** start Records for this task **
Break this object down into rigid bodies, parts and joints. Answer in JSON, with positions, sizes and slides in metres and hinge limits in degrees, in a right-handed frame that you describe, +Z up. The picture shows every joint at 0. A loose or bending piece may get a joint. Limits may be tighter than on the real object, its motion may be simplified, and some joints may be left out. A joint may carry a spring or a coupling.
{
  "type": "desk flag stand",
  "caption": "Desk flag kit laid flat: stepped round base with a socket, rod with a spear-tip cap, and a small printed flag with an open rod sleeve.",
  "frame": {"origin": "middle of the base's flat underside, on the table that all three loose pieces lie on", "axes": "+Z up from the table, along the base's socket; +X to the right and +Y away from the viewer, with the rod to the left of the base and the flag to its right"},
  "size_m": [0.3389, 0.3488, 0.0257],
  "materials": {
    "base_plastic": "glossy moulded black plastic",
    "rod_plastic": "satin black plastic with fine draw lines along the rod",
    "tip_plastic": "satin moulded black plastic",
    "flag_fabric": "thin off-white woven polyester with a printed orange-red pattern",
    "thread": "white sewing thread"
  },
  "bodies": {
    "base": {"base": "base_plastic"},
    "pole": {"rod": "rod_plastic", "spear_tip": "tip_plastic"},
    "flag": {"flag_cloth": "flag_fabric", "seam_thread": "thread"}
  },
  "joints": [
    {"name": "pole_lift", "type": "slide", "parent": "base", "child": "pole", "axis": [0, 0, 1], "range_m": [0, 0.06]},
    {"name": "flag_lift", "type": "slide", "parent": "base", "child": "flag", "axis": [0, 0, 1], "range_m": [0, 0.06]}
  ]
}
** end Records for this task **
** start Records for this task **
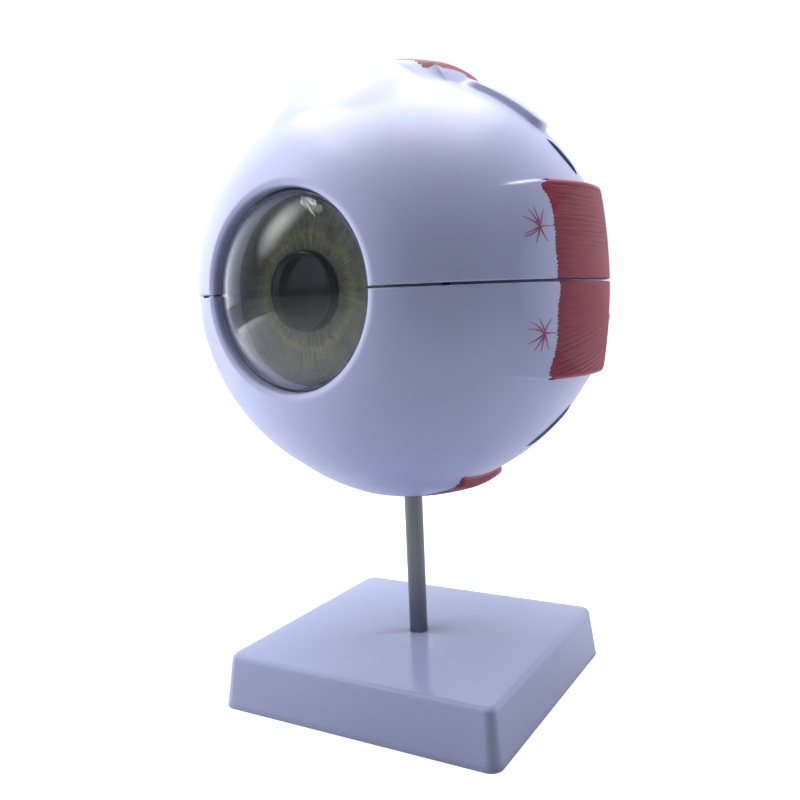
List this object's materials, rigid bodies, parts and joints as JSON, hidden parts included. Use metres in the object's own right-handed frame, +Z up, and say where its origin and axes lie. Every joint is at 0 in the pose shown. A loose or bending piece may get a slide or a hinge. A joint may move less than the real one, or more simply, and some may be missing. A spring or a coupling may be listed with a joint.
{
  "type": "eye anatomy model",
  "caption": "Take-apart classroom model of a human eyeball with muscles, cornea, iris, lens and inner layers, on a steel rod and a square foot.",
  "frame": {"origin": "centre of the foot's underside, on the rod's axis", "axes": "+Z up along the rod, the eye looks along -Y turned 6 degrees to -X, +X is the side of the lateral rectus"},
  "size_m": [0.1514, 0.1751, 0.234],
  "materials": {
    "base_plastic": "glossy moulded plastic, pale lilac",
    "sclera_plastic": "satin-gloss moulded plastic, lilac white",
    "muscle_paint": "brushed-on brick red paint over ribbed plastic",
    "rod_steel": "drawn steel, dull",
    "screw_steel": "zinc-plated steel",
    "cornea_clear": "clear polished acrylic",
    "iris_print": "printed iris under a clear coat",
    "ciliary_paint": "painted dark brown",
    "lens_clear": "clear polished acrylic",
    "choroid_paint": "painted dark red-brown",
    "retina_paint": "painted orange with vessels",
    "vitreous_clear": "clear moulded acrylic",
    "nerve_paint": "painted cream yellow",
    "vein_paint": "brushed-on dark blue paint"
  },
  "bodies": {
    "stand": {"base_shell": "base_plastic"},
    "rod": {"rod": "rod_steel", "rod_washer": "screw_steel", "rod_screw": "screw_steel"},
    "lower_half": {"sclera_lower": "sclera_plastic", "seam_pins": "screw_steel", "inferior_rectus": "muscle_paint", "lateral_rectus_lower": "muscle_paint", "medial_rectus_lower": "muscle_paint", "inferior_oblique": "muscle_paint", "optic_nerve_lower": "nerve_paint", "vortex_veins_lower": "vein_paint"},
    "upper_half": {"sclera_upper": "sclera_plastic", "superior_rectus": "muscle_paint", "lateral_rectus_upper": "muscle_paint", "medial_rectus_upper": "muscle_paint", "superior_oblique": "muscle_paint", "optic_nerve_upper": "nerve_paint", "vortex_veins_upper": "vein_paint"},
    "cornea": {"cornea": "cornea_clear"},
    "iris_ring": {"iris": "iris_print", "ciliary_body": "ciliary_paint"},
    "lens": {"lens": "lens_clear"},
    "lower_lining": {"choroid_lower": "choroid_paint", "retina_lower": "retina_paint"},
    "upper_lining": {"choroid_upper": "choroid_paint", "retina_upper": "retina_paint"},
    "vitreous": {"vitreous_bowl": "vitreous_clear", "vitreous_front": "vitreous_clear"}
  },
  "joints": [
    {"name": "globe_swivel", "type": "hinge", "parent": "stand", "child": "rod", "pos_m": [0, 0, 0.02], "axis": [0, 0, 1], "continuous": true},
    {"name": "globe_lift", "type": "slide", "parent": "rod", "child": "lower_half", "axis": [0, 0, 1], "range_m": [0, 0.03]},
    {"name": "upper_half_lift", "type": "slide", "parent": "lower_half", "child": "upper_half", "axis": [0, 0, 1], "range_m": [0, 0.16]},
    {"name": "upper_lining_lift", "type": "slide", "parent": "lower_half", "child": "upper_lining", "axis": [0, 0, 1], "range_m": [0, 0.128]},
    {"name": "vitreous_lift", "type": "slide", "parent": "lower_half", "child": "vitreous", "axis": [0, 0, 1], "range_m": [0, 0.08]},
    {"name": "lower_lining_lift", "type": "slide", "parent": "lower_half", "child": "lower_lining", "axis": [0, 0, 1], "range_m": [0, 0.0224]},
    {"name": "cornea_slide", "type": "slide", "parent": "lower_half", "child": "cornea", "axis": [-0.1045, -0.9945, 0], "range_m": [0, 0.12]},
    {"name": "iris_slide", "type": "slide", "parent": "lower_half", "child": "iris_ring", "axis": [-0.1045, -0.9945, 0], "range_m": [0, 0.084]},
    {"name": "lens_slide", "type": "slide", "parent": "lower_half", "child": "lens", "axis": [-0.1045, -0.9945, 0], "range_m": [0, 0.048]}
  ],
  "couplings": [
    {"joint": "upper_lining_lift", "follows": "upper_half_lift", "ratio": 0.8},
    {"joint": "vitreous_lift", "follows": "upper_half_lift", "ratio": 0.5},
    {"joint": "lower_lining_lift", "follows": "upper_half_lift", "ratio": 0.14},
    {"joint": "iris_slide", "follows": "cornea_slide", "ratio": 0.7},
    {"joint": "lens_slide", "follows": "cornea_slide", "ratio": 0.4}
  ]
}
** end Records for this task **
** start Records for this task **
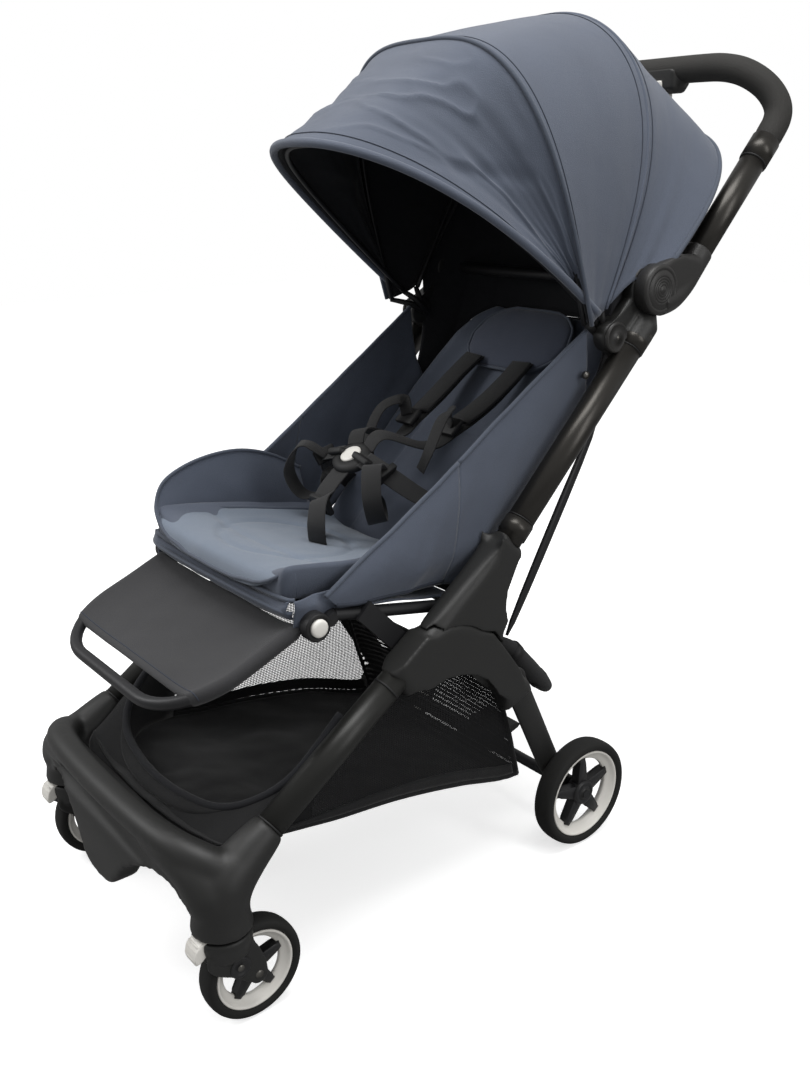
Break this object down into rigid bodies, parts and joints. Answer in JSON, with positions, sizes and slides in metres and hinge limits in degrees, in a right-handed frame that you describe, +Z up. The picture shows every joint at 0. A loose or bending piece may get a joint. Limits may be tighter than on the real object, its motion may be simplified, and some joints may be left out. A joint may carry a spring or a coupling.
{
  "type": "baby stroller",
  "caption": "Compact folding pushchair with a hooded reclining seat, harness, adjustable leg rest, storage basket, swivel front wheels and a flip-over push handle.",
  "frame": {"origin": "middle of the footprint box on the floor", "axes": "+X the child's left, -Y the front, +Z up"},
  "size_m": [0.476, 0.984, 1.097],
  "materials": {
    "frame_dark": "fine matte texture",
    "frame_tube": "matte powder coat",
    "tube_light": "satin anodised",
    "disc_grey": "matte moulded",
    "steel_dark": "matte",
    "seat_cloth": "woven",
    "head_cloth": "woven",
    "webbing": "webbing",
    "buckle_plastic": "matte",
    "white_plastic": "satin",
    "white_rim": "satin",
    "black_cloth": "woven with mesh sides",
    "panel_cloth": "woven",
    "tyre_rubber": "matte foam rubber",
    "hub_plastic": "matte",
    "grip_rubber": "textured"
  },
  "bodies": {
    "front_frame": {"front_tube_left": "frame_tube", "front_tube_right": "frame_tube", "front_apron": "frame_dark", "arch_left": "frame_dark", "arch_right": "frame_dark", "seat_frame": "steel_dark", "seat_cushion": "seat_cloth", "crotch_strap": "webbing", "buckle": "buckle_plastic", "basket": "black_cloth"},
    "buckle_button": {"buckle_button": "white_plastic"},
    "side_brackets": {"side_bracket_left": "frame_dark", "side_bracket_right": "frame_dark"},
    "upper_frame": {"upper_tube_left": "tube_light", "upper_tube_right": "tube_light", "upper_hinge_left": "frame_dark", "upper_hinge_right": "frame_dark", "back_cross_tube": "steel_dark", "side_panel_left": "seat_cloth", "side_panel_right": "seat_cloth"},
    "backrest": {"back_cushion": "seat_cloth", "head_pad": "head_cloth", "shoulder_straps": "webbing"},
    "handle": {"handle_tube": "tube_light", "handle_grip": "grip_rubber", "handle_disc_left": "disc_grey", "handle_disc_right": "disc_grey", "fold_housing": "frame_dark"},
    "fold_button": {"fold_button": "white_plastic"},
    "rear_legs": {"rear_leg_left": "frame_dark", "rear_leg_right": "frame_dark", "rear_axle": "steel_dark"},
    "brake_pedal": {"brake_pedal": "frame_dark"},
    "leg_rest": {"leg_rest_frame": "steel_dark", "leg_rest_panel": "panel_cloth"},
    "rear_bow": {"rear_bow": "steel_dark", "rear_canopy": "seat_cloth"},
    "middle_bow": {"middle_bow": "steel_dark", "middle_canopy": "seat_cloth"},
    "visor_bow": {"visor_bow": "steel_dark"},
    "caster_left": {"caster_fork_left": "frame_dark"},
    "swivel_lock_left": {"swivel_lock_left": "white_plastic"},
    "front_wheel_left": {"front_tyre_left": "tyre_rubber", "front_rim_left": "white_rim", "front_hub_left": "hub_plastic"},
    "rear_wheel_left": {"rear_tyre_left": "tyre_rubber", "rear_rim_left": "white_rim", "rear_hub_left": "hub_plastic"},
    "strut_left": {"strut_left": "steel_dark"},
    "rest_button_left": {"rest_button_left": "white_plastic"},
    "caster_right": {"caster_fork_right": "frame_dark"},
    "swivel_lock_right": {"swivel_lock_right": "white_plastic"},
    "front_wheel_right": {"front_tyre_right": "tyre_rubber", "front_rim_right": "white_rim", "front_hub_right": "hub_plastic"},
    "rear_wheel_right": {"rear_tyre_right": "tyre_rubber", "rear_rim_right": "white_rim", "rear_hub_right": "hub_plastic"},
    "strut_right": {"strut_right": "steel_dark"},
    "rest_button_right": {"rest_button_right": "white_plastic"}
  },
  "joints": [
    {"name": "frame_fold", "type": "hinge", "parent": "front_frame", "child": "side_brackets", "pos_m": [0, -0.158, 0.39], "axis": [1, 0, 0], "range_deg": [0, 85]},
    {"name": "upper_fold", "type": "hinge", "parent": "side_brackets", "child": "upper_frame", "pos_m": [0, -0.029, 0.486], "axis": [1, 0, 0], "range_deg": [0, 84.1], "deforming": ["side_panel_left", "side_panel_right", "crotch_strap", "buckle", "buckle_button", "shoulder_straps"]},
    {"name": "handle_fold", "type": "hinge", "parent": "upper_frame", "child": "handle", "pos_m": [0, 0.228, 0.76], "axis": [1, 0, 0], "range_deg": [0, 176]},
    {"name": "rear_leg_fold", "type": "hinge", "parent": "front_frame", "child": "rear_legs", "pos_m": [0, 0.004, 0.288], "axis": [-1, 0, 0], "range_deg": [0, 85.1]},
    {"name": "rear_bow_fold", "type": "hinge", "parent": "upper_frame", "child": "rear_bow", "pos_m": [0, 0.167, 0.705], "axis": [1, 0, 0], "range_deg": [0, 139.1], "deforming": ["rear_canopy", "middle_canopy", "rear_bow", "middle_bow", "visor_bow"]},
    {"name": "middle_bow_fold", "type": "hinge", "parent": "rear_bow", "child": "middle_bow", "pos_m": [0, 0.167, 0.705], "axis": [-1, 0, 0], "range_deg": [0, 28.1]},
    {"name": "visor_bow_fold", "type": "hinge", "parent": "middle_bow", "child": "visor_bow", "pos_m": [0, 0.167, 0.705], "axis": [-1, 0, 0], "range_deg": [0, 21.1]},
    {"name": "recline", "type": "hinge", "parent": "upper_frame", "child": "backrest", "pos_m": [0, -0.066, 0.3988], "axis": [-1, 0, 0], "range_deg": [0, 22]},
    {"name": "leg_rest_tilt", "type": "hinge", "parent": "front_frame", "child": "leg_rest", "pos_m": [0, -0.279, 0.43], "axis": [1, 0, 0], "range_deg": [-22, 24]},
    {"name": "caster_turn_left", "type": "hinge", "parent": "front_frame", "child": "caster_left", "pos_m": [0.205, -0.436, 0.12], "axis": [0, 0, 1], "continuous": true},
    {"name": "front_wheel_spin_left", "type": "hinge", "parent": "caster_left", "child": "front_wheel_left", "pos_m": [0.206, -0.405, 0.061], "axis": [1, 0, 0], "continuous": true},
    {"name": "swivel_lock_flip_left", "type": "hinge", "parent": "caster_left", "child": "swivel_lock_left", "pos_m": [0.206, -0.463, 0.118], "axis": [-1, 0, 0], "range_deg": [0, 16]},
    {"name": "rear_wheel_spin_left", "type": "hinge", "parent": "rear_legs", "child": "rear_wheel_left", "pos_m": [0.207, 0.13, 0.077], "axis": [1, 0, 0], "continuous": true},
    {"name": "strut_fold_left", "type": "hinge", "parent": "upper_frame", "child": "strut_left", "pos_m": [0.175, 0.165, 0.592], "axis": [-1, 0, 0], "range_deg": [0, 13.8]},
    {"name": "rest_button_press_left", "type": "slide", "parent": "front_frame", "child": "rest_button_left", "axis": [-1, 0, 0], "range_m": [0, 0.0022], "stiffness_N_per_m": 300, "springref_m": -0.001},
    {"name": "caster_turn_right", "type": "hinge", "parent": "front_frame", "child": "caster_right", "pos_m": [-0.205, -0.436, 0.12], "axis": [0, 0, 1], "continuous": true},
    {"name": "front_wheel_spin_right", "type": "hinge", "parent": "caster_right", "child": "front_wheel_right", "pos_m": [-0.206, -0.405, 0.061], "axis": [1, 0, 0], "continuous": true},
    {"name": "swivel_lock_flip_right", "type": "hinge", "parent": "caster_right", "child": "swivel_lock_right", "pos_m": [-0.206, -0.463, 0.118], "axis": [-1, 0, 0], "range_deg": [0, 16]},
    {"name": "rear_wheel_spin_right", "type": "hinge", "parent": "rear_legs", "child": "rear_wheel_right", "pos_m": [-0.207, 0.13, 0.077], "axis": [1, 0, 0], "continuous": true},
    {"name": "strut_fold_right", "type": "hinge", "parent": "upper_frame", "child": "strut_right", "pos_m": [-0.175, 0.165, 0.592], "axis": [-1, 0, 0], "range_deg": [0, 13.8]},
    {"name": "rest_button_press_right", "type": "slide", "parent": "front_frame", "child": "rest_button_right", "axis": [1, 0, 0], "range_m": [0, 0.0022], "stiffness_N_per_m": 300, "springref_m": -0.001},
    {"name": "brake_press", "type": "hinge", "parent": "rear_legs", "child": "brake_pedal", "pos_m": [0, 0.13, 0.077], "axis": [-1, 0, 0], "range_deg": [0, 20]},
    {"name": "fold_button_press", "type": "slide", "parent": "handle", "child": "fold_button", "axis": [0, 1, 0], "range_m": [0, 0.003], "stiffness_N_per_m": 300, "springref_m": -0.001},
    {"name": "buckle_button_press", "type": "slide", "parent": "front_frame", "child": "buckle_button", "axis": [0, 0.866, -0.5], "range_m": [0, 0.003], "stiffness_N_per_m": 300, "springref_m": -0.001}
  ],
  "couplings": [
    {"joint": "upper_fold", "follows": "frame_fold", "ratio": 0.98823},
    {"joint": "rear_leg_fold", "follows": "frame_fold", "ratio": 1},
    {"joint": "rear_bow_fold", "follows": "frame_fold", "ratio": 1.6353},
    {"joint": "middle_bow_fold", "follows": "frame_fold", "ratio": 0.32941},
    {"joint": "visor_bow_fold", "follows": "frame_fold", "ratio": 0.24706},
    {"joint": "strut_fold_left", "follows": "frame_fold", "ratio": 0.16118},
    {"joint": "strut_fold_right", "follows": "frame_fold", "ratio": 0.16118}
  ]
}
** end Records for this task **
■ **Exercise goal**
Extract each line from the entries above that contains the string "origin".

■ **Written answer**
  "frame": {"origin": "middle of the base's flat underside, on the table that all three loose pieces lie on", "axes": "+Z up from the table, along the base's socket; +X to the right and +Y away from the viewer, with the rod to the left of the base and the flag to its right"},
List this object's materials, rigid bodies, parts and joints as JSON, hidden parts included. Use metres in the object's own right-handed frame, +Z up, and say where its origin and axes lie. Every joint is at 0 in the pose shown. A loose or bending piece may get a slide or a hinge. A joint may move less than the real one, or more simply, and some may be missing. A spring or a coupling may be listed with a joint.
  "frame": {"origin": "centre of the foot's underside, on the rod's axis", "axes": "+Z up along the rod, the eye looks along -Y turned 6 degrees to -X, +X is the side of the lateral rectus"},
  "frame": {"origin": "middle of the footprint box on the floor", "axes": "+X the child's left, -Y the front, +Z up"},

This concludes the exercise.